New Farm and Teneriffe: Waterfront Cafe Culture
New Farm and Teneriffe along the Brisbane River foreshore have some of the most pleasant outdoor cafe settings in the city. The tree canopy along the riverside, the Riverwalk path, and the mix of heritage buildings with outdoor terraces make this area particularly suited to dog-and-coffee outings.
Merthyr Road and Brunswick Street in New Farm have strip cafes with outdoor tables, and the culture in this neighbourhood is strongly dog-positive. The New Farm dog park (off-leash access at New Farm Park near the rotunda) makes a natural pairing with a post-park coffee on the nearby strip.
The Teneriffe end of the riverfront — along Vernon Terrace and the foreshore areas near the Teneriffe ferry terminal — has additional outdoor options. Several waterfront venues here have covered outdoor terraces that offer good shade and river breezes.
Sourced Grocer in Hamilton (nearby on Racecourse Road) has been a consistently dog-welcoming venue with outdoor seating. The Hamilton and Ascot area more broadly has strip cafes along Racecourse Road that are worth exploring — lower density than New Farm, but often quieter.
West End: Boundary Street Strip
Boundary Street in West End is one of Brisbane's best-known strip dining precincts, and the outdoor-seating density is high. Many cafes along Boundary Street and the surrounding streets have footpath tables, and the neighbourhood culture — creative, community-focused, and dog-positive — makes it generally welcoming.
Rogue Providore in West End has been a consistently dog-welcoming outdoor venue. The West End strip more broadly is worth exploring on foot — the density means that even if a specific venue is full, the next option is rarely far away.
Avid Reader bookshop cafe on West End has historically been a dog-friendly space in outdoor positions — an unusual combination of books, coffee, and dog visits on a Saturday morning. Confirm current policy before making it the plan, as bookshop cafe arrangements can be more variable than standalone cafes.
The Boundary Street strip works best as a morning walk destination — arrive before 9am in summer for the best conditions for your dog.
Paddington: Latrobe Terrace
Paddington's Latrobe Terrace and Given Terrace are among Brisbane's most attractive strip shopping villages, and the cafe density here is high. The neighbourhood is elevated and tends to catch breezes — useful in summer — and the strip has a mix of cafes with outdoor footpath seating and slightly more sheltered courtyard options.

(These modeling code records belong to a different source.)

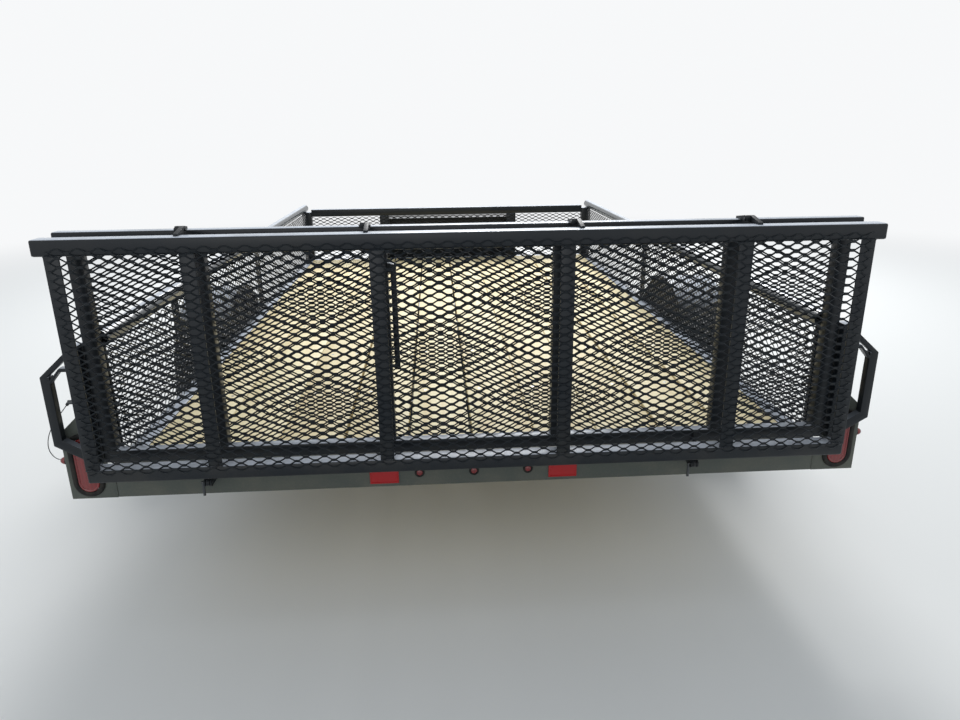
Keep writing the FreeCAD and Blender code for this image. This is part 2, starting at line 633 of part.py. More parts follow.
def springs():
    leaves = []
    top = TYRE_R - AXLE_R
    x = SPRING_X - SPRING_WIDE / 2
    down = Vector(0, 0, -LEAF)
    for number, share in enumerate(LEAF_SHARES):
        span = SPRING_SPAN * share / 2
        z = top - number * LEAF
        rise = SPRING_ARCH * share ** 2
        a = Vector(x, AXLE_Y - span, z + rise)
        middle = Vector(x, AXLE_Y, z)
        b = Vector(x, AXLE_Y + span, z + rise)
        edges = [Part.Arc(a, middle, b).toShape(), Part.makeLine(b, b + down),
                 Part.Arc(b + down, middle + down, a + down).toShape(), Part.makeLine(a + down, a)]
        leaves.append(Part.Face(Part.Wire(edges)).extrude(Vector(SPRING_WIDE, 0, 0)))
    spring = leaves[0].multiFuse(leaves[1:])
    hangers = []
    for way in (-1, 1):
        y = AXLE_Y + way * SPRING_SPAN / 2
        z = top + SPRING_ARCH - LEAF / 2
        spring = spring.fuse(rod((x, y, z), (x + SPRING_WIDE, y, z), SPRING_EYE_R))
        for x0 in (x - HANGER_T, x + SPRING_WIDE):
            hangers += pair(block(x0, x0 + HANGER_T, y - HANGER_HALF, y + HANGER_HALF,
                                  z - SPRING_EYE_R, RAIL_LOW_Z))
    save("leaf_springs", pair(spring.removeSplitter()))
    save("spring_hangers", hangers)


def fenders():
    """Round sheet fender over each wheel, with straight ends below the axle's height."""
    low = TYRE_R - FENDER_DROP

    def arch(r):
        rear = Vector(BED_HALF, AXLE_Y - r, TYRE_R)
        top = Vector(BED_HALF, AXLE_Y, TYRE_R + r)
        front = Vector(BED_HALF, AXLE_Y + r, TYRE_R)
        start = Vector(BED_HALF, AXLE_Y - r, low)
        end = Vector(BED_HALF, AXLE_Y + r, low)
        return start, end, [Part.makeLine(start, rear), Part.Arc(rear, top, front).toShape(),
                            Part.makeLine(front, end)]

    outer_start, outer_end, outer = arch(FENDER_R)
    inner_start, inner_end, inner = arch(FENDER_R - FENDER_T)
    ends = [Part.makeLine(outer_end, inner_end), Part.makeLine(inner_start, outer_start)]
    wire = Part.Wire(outer + [ends[0]] + list(reversed(inner)) + [ends[1]])
    sheet = Part.Face(wire).extrude(Vector(FENDER_WIDE, 0, 0))
    save("fender_right", sheet)
    save("fender_left", mirror(sheet))


def tongue():
    top = RAIL_LOW_Z
    low = top - TONGUE_DEPTH
    back = BED_FRONT - TONGUE_BACK
    tip = BALL_Y - TONGUE_TIP
    wide = TONGUE_WIDE / 2
    outline = [(TONGUE_SPREAD - wide, back, low), (TONGUE_SPREAD + wide, back, low),
               (TONGUE_CLOSE + wide, tip, low),
               (TONGUE_CLOSE - wide, tip, low)]
    save("tongue_rails", pair(prism(outline, (0, 0, TONGUE_DEPTH))))
    high = top + COUPLER_HIGH
    shape = block(-COUPLER_HALF, COUPLER_HALF, tip - COUPLER_LONG, BALL_Y, top + COUPLER_PLATE, high)
    shape = shape.fuse(rod((0, BALL_Y, BALL_Z - SOCKET_LIP), (0, BALL_Y, high), COUPLER_NOSE))
    shape = shape.cut(rod((0, BALL_Y, BALL_Z - SOCKET_LIP), (0, BALL_Y, BALL_Z), BALL_R + BALL_FIT))
    shape = shape.cut(Part.makeCone(BALL_R + BALL_FIT, SOCKET_DOME_R, SOCKET_DOME, Vector(0, BALL_Y, BALL_Z)))
    plate = block(-COUPLER_PLATE_HALF, COUPLER_PLATE_HALF, tip - COUPLER_LONG, tip, top, top + COUPLER_PLATE)
    save("coupler", shape.fuse(plate).removeSplitter())


def jack():
    y = BALL_Y - JACK_BACK
    base = RAIL_LOW_Z
    top = base + JACK_TOP
    tube = rod((0, y, JACK_LOW_Z), (0, y, top), JACK_R)
    plate = block(-JACK_PLATE_HALF, JACK_PLATE_HALF, y - JACK_PLATE_DEEP, y + JACK_PLATE_DEEP,
                  base, base + JACK_PLATE_T)
    tube = tube.fuse(plate)
    save("jack_tube", tube.cut(rod((0, y, JACK_LOW_Z), (0, y, top - JACK_CAP), JACK_LEG_R + JACK_FIT)))
    arm_low = top + CRANK_RISE - CRANK_R
    crank = rod((0, y, top), (0, y, arm_low), CRANK_R)
    arm = block(-CRANK_R, CRANK_ARM + CRANK_R, y - CRANK_R, y + CRANK_R, arm_low, top + CRANK_RISE)
    crank = crank.fuse(arm)
    grip = rod((CRANK_ARM, y, top + CRANK_RISE), (CRANK_ARM, y, top + CRANK_RISE + CRANK_GRIP), CRANK_R)
    save("jack_crank", crank.fuse(grip).removeSplitter())
    leg = rod((0, y, FOOT_T), (0, y, JACK_LEG_TOP_Z), JACK_LEG_R)
    leg = leg.fuse(rod((0, y, 0), (0, y, FOOT_T), FOOT_R))
    save("jack_leg", leg.removeSplitter())


def toolbox():
    """Sheet box across the tongue. Its lid turns on a long barrel at the top of the rear side."""
    y0 = BED_FRONT + BOX_GAP
    y1 = y0 + BOX_DEEP
    low = RAIL_LOW_Z
    high = BOX_TOP_Z - LID_HIGH
    half = BOX_HALF
    shell = block(-half, half, y0, y1, low, high)
    inside = block(-half + BOX_T, half - BOX_T, y0 + BOX_T, y1 - BOX_T, low + BOX_T, high)
    shell = shell.cut(inside)
    shell = shell.fuse(block(-half, half, y0, y0 + BOX_T, high, BOX_TOP_Z - LID_T - LID_FIT))
    over = half + LID_OVER
    lid = block(-over, over, y0 + BOX_T + LID_FIT, y1 + LID_OVER, high + LID_FIT / 2, BOX_TOP_Z)
    lid = lid.cut(block(-half - LID_FIT, half + LID_FIT, y0, y1 + LID_FIT, high, BOX_TOP_Z - LID_T))
    lid = lid.fuse(block(-over, over, y0, y0 + BOX_T + LID_FIT, BOX_TOP_Z - LID_T, BOX_TOP_Z))
    lid_half = half - LID_KNUCKLE - LID_FIT
    axis_y = y0 - LID_BARREL_R
    axis_z = BOX_TOP_Z - LID_BARREL_R

    def barrel(x0, x1, radius):
        return rod((x0, axis_y, axis_z), (x1, axis_y, axis_z), radius)

    lid = lid.fuse(barrel(-lid_half, lid_half, LID_BARREL_R))
    lid = lid.fuse(block(-lid_half, lid_half, axis_y, y0, BOX_TOP_Z - LID_T, BOX_TOP_Z))
    lid = lid.cut(barrel(-half, half, LID_PIN_R + PIN_FIT))
    for x0, x1 in ((-half, -lid_half - LID_FIT), (lid_half + LID_FIT, half)):
        shell = shell.fuse(barrel(x0, x1, LID_BARREL_R))
        shell = shell.fuse(block(x0, x1, axis_y, y0, axis_z - LID_BARREL_R, axis_z))
    shell = shell.cut(barrel(-half, half, LID_PIN_R))
    save("toolbox", shell.removeSplitter())
    save("toolbox_lid", lid.removeSplitter())
    save("lid_pin", barrel(-half, half, LID_PIN_R))


def stadium(x, z, long, wide, y0, y1):
    """Upright bar with round ends, seen from behind."""
    r = wide / 2
    h = long / 2 - r
    corners = [Vector(x - r, y0, z - h), Vector(x - r, y0, z + h), Vector(x + r, y0, z + h),
               Vector(x + r, y0, z - h)]
    edges = [Part.makeLine(corners[0], corners[1]),
             Part.Arc(corners[1], Vector(x, y0, z + h + r), corners[2]).toShape(),
             Part.makeLine(corners[2], corners[3]),
             Part.Arc(corners[3], Vector(x, y0, z - h - r), corners[0]).toShape()]
    return Part.Face(Part.Wire(edges)).extrude(Vector(0, y1 - y0, 0))


def lamp_plates():
    y0 = FRAME_Y
    y1 = FRAME_Y + PLATE_T
    outline = [(BED_HALF, PLATE_LOW_Z), (PLATE_OUT, PLATE_LOW_Z), (PLATE_OUT, PLATE_SHOULDER_Z),
               (CORNER_OUT, PLATE_TOP_Z), (CORNER_IN, PLATE_TOP_Z), (CORNER_IN, DECK_Z), (BED_HALF, DECK_Z)]
    plate = prism(flat_outline(y0, outline), (0, PLATE_T, 0))
    side = block(PLATE_OUT - PLATE_T, PLATE_OUT, y1, y1 + PLATE_SIDE, PLATE_LOW_Z, PLATE_SHOULDER_Z)
    plate = plate.fuse(side)
    lamp_x = PLATE_OUT - LAMP_IN
    hole = stadium(lamp_x, LAMP_Z, LAMP_LONG + GROMMET, LAMP_WIDE + GROMMET, y0, y1)
    plate = plate.cut(hole).removeSplitter()
    eye_y = LANYARD[-1][1]
    eye_z = LANYARD[-1][2]
    eye = rod((-PLATE_OUT - EYE_T, eye_y, eye_z), (-PLATE_OUT, eye_y, eye_z), EYE_R)
    save("lamp_plates", [plate, mirror(plate).fuse(eye).removeSplitter()])
    ring = stadium(lamp_x, LAMP_Z, LAMP_LONG + 2 * GROMMET, LAMP_WIDE + 2 * GROMMET, y0 - GROMMET_PROUD, y0)
    ring = ring.cut(stadium(lamp_x, LAMP_Z, LAMP_LONG, LAMP_WIDE, y0 - GROMMET_PROUD, y0))
    save("lamp_grommets", pair(ring))
    save("tail_lamps", pair(stadium(lamp_x, LAMP_Z, LAMP_LONG, LAMP_WIDE, y0 - LAMP_PROUD, y0 + LAMP_DEEP)))


def small_lamps():
    y0 = FRAME_Y
    lamps = [rod((x, y0 - LAMP_PROUD, IDENT_Z), (x, y0, IDENT_Z), IDENT_R) for x in IDENT_ROW]
    marker_y = y0 + PLATE_T + MARKER_BACK
    tip_x = PLATE_OUT + MARKER_PROUD
    lamps += pair(rod((PLATE_OUT, marker_y, MARKER_Z), (tip_x, marker_y, MARKER_Z), MARKER_R))
    save("marker_lamps", lamps)
    x0 = REFLECTOR_X - REFLECTOR_LONG / 2
    low = REFLECTOR_Z - REFLECTOR_HIGH / 2
    save("reflectors", pair(block(x0, x0 + REFLECTOR_LONG, y0 - LAMP_PROUD, y0, low, low + REFLECTOR_HIGH)))


frame()
deck()
side_walls()
front_wall()
gate_half("gate_upper", NEAR_Y, 0, GATE_UPPER_LOW, GATE_TOP_Z, UPPER_UPRIGHTS, GATE_DEEP, GATE_ANGLE)
gate_half("gate_lower", FAR_Y, FAR_Y + GATE_TUBE, GATE_LOWER_LOW, LOWER_TOP_Z, LOWER_UPRIGHTS,
          GATE_TUBE, GATE_TUBE)
gate_hinges()
fold_hinges()
support_leg()
corner_guards()
latch()
lanyard()
wheel(1, "right")
wheel(-1, "left")
axle()
springs()
fenders()
tongue()
jack()
toolbox()
lamp_plates()
small_lamps()
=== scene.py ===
# %% [markdown]
# # Utility trailer, seen from behind
#
# The object is a single-axle utility trailer with a plank deck, expanded metal walls, a ramp gate folded
# in two and a toolbox on the tongue. The solids come from a CAD model that is already in place, so this
# lesson only dresses them: rounded edges, real expanded metal, tread, lenses, welds and surfaces.

import json
import math

import bmesh
import bpy
import numpy as np
from mathutils import Matrix, Vector


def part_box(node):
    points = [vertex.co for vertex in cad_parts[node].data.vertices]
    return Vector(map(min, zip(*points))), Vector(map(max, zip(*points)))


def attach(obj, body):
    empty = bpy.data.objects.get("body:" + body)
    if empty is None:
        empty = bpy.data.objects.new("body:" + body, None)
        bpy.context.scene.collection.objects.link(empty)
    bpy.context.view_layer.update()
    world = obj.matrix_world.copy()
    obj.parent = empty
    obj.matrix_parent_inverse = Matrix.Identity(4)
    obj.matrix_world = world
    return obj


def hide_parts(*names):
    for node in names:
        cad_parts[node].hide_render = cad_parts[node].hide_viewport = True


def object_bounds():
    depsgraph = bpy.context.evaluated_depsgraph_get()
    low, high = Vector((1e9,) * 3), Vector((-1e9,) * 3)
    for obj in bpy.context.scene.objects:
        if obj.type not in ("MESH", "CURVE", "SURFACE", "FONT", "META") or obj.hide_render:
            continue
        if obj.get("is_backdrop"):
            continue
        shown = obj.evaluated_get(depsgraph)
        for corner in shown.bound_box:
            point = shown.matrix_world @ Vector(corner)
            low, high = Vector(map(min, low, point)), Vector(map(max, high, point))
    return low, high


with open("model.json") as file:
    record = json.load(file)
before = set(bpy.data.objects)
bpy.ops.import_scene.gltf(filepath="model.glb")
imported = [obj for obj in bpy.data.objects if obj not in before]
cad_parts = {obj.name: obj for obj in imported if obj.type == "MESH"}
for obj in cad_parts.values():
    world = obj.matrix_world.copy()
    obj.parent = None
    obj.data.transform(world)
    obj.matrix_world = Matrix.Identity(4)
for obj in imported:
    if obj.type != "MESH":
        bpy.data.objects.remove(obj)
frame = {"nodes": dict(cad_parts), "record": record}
cad_box = [list(corner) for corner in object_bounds()]
nodes = frame["nodes"]
body_of_node = {}
for body, names in frame["record"]["behaviour"]["bodies"].items():
    for node in names:
        body_of_node[node] = body
slot_of_node = {part["node"]: part["material_slot"] for part in frame["record"]["subparts"]}

# %% [markdown]
# ## Camera
#
# The photograph was taken by someone standing behind the trailer, a little left of its middle, with the
# camera tipped down. Yaw, pitch and roll come from the lines of the gate, deck and rails. A camera looks
# along its own -Z, so its matrix is built from three axes: right, up and the reverse of the way it looks.

# %% Camera at the photograph's angle
LENS = 26.71                      # millimetres on a 36 mm sensor
CAMERA_X = -0.0945
CAMERA_BEHIND = 1.808             # rear face of the gate back to the camera
CAMERA_Z = 1.483
YAW = math.radians(3.43)
PITCH = math.radians(18.13)
ROLL = math.radians(-0.66)

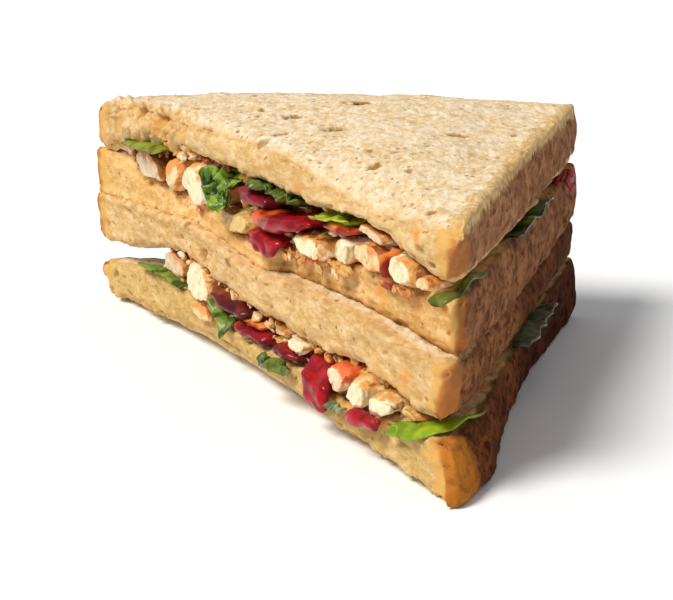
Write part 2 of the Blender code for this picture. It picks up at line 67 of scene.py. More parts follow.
camera_target = Vector((3.87, -20.36, 15.7)) * MM
camera_distance = 400.7 * MM
camera_azimuth = math.radians(62.4)
camera_elevation = math.radians(15.9)
camera_roll = math.radians(-2.19)
sensor_width_mm = 36.0
picture_width_px = 673
focal_length_px = 1897

bpy.ops.object.select_all(action="DESELECT")
bpy.ops.object.camera_add()
camera = bpy.context.object
camera.name = "photo_camera"
camera.matrix_world = (Matrix.Translation(camera_target) @ Matrix.Rotation(camera_azimuth, 4, "Z")
                       @ Matrix.Rotation(math.radians(90.0) - camera_elevation, 4, "X")
                       @ Matrix.Rotation(camera_roll, 4, "Z")
                       @ Matrix.Translation((0.0, 0.0, camera_distance)))
camera.data.sensor_width = sensor_width_mm
camera.data.lens = focal_length_px / picture_width_px * sensor_width_mm
camera.data.clip_start = 0.01
camera.data.clip_end = 20.0
bpy.context.scene.camera = camera

key_from = Vector((0.06, -0.58, 0.81))
bpy.ops.object.light_add(type="SUN")
key_light = bpy.context.object
key_light.name = "key_light"
key_light.rotation_euler = key_from.to_track_quat("Z", "Y").to_euler()
key_light.data.energy = 3.1
key_light.data.angle = math.radians(24.0)
key_light.data.color = (1.0, 0.985, 0.96)

world = bpy.data.worlds.new("even_light")
world.use_nodes = True
world.node_tree.nodes["Background"].inputs["Color"].default_value = (0.96, 0.98, 1.0, 1.0)
world.node_tree.nodes["Background"].inputs["Strength"].default_value = 0.36
bpy.context.scene.world = world
bpy.context.scene.view_settings.view_transform = "Standard"
bpy.context.scene.view_settings.look = "None"


def new_finish(name, roughness, specular, coat=None, flesh=None):
    """A Principled material, its node tree and its shader.

    coat is a wet film's weight and roughness. flesh is how much light goes into the food, and how
    many millimetres deep its red, green and blue get.
    """
    finish = bpy.data.materials.new(name)
    finish.use_nodes = True
    shader = finish.node_tree.nodes["Principled BSDF"]
    settings = {"Roughness": roughness, "Specular IOR Level": specular}
    if coat:
        settings["Coat Weight"], settings["Coat Roughness"] = coat
    if flesh:
        settings["Subsurface Weight"], settings["Subsurface Radius"] = flesh
        settings["Subsurface Scale"] = 1.0 * MM
    for setting, value in settings.items():
        shader.inputs[setting].default_value = value
    return finish, finish.node_tree, shader


bpy.ops.mesh.primitive_plane_add(size=8.0, location=(0.0, 0.0, -0.05 * MM))
floor = bpy.context.object
floor.name = "floor"
floor_paint, tree, shader = new_finish("floor_paint", 0.9, 0.5)
shader.inputs["Base Color"].default_value = (0.95, 0.95, 0.95, 1.0)
floor.data.materials.append(floor_paint)

# ============================== the bread
# Four half slices of a square malted loaf, each about 11 mm thick and cut from corner to corner.
# The sliced faces show open crumb with pores, the knife cut is smoother and drags the crumb along,
# and the two short sides keep the loaf's soft brown crust, finely wrinkled.
# In the reliefs below a place, in mm, is divided by the size of what is raised or sunk there, and
# shifted so that no two of them run alike.

noise.seed_set(1)          # the noise vectors come out the same in every run


def pick(piece):
    """Make one object the only one that is selected."""
    bpy.ops.object.select_all(action="DESELECT")
    piece.select_set(True)
    bpy.context.view_layer.objects.active = piece


def own_copy(node, name):
    """A copy of a solid with its own mesh, whose loose triangles are merged."""
    pick(frame["nodes"][node])
    bpy.ops.object.duplicate()
    piece = bpy.context.object
    piece.name = name
    piece.data.name = name
    piece.parent = None
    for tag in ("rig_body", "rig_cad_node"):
        del piece[tag]
    bpy.ops.object.mode_set(mode="EDIT")
    bpy.ops.mesh.select_all(action="SELECT")
    bpy.ops.mesh.remove_doubles(threshold=0.01 * MM)
    bpy.ops.object.mode_set(mode="OBJECT")
    piece.data.materials.clear()
    return piece


def finish_with(piece, kind, **settings):
    """Give a piece one modifier and apply it."""
    modifier = piece.modifiers.new(kind.title(), kind)
    for setting, value in settings.items():
        setattr(modifier, setting, value)
    pick(piece)
    bpy.ops.object.modifier_apply(modifier=modifier.name)


def fine_mesh(piece, pitch, smoothings):
    """An even, closed mesh of a pitch in millimetres, smoothed."""
    finish_with(piece, "REMESH", mode="VOXEL", voxel_size=pitch * MM)
    if smoothings:
        finish_with(piece, "SMOOTH", factor=0.5, iterations=smoothings)


def read_points(piece):
    """The mesh's points in millimetres, and their normals."""
    found = []
    for what in ("co", "normal"):
        values = np.empty(len(piece.data.vertices) * 3)
        piece.data.vertices.foreach_get(what, values)
        found.append(values.reshape(-1, 3))
    return found[0] / MM, found[1]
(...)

Paddington dog owners frequently combine a visit to Norwood Park or the nearby streets (on-lead but pleasant walking) with a stop on the Latrobe Terrace strip. It's a more residential feel than West End's Boundary Street — less busy, more neighbourhood-scale, which suits dogs that prefer calmer environments.
Bardon Village
Bardon village, centred on Jubilee Terrace, is a quieter inner-western option with a handful of cafes that have outdoor seating. It's a neighbourhood-scale option — better for owners who live nearby than a destination trip — but worth knowing if you're in the Bardon or Ashgrove area. Enoggera Reserve (off-leash sections nearby) makes a natural pairing.
Summer Timing: Brisbane's Critical Variable
Brisbane's subtropical climate means dog-friendly outdoor cafe visits are theoretically possible year-round. But "possible" in summer requires discipline about timing.
October to April (Summer): Morning visits only. Aim to be seated and done before 9:30am. This is not overcaution — Brisbane summer mornings warm quickly, humidity compounds the heat load on dogs, and outdoor cafe areas in direct sun can be uncomfortably hot even at 9am by late January. Choose venues with covered or shaded outdoor areas. If outdoor seating is in direct sun, skip the visit.
May to September (Dry Season / Winter): The optimal window for dog-friendly cafe visits in Brisbane. Cool, dry mornings with low humidity. Any time from 7am to mid-morning is comfortable, and even midday visits are manageable. This is when Brisbane's outdoor cafe culture is at its best — and the dog-friendly experience is genuinely excellent.
Tip
If outdoor cafe seating is in direct sun during Brisbane's summer (October–April), your dog should not be there. Brisbane's heat and humidity combined are harder on dogs than the temperature alone suggests. A shaded covered terrace is the minimum requirement for a summer morning visit.
Practical Etiquette
Ask first. Even at known dog-friendly venues, asking "is it alright to bring my dog to the outdoor area?" is a courtesy that staff appreciate and that almost always results in a yes.
Choose shade. In Brisbane, shade isn't just comfort — in summer it's welfare-relevant. Always choose the shadiest available table, not the most convenient one.
Bring your own bowl. Collapsible water bowls are small and easy to carry. Bring one. In Brisbane's heat, your dog needs access to water during any outdoor sitting time.
Morning is best. The earlier the better in summer, and even in winter, the 7–9am window is when Brisbane's strip cafes are most relaxed, tables are available, and foot traffic is low enough that your dog won't be constantly stimulated by passersby.
Know when to leave. If your dog is panting heavily, restless, or showing signs of heat stress — excessive drooling, glazed eyes, reluctance to settle — finish up and get them into a cool environment. Early warning signs of heat stress escalate quickly in humid conditions.